La obra de Lorca (me refiero ahora a su teatro) parece siempre viva, como si se hubiese escrito ayer, hoy, quizá mañana. Tiene vigencia para distintas épocas, espacios y circunstancias sociales. Obras para todos los públicos (culto o sencillo, joven o adulto), como las antiguas películas de sesión matinal.
El teatro de Lorca mantiene una frescura milagrosa, cuando tantos autores de su tiempo se han convertido en pura arqueología, en alegato social de un momento, en juego estilístico para una minoría de exquisitos.

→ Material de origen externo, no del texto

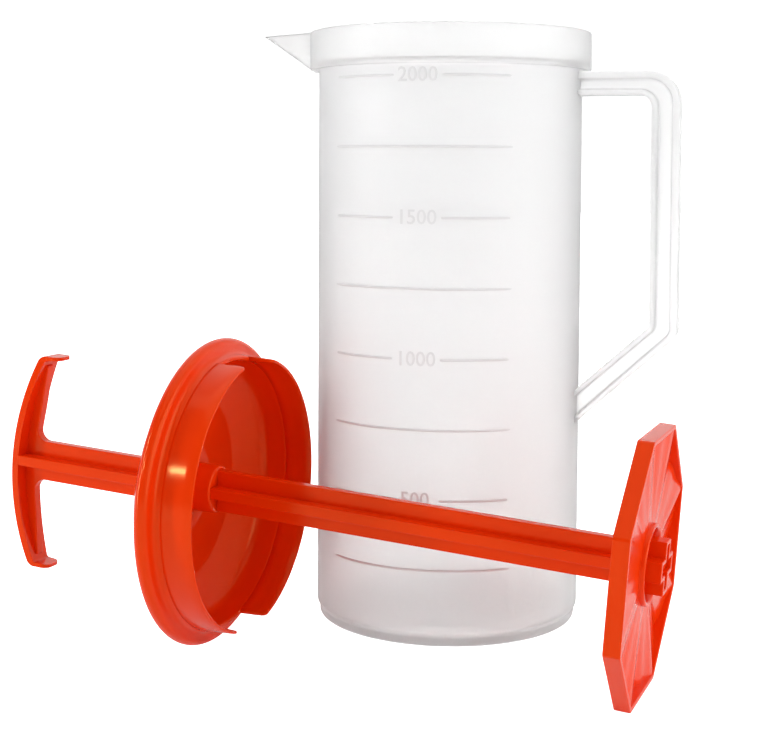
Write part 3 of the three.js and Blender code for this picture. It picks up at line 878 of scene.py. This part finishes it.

En cualquier lugar del mundo, una compañía profesional, un grupo de aficionados o unos escolares ponen en pie una pieza de Lorca. Con más o menos técnica, con más o menos recursos en el decorado y el atrezzo: da lo mismo; siempre se produce el milagro. Los personajes lorquianos, sobre el escenario, nos ponen delante el núcleo duro de la condición humana, ese lugar común y de límites imprecisos donde todos los hombres nos reconocemos. Las criaturas de Lorca (como las de Sófocles o Shakespeare) encarnan pasiones y valores universales. Bernarda es el despotismo insaciable, la voluntad de poder; Yerma, el instinto maternal frustrado, etc. Nacen en un momento y lugar determinados (el mundo rural andaluz, principios del siglo XX) y pueden aparentar un carácter local o pintoresco. Pero esta es una apariencia engañosa. No lo local, sino lo universal es el espacio en que se mueven los clásicos. Espacio en el que nos asomamos al vértigo de nosotros mismos, a las grandezas y miserias de ser hombre.
Lorca no es un costumbrista andaluz; ni siquiera un castizo español. El Lorca dramático es un clásico griego. Esquilo, Sófocles, Eurípides… y Lorca.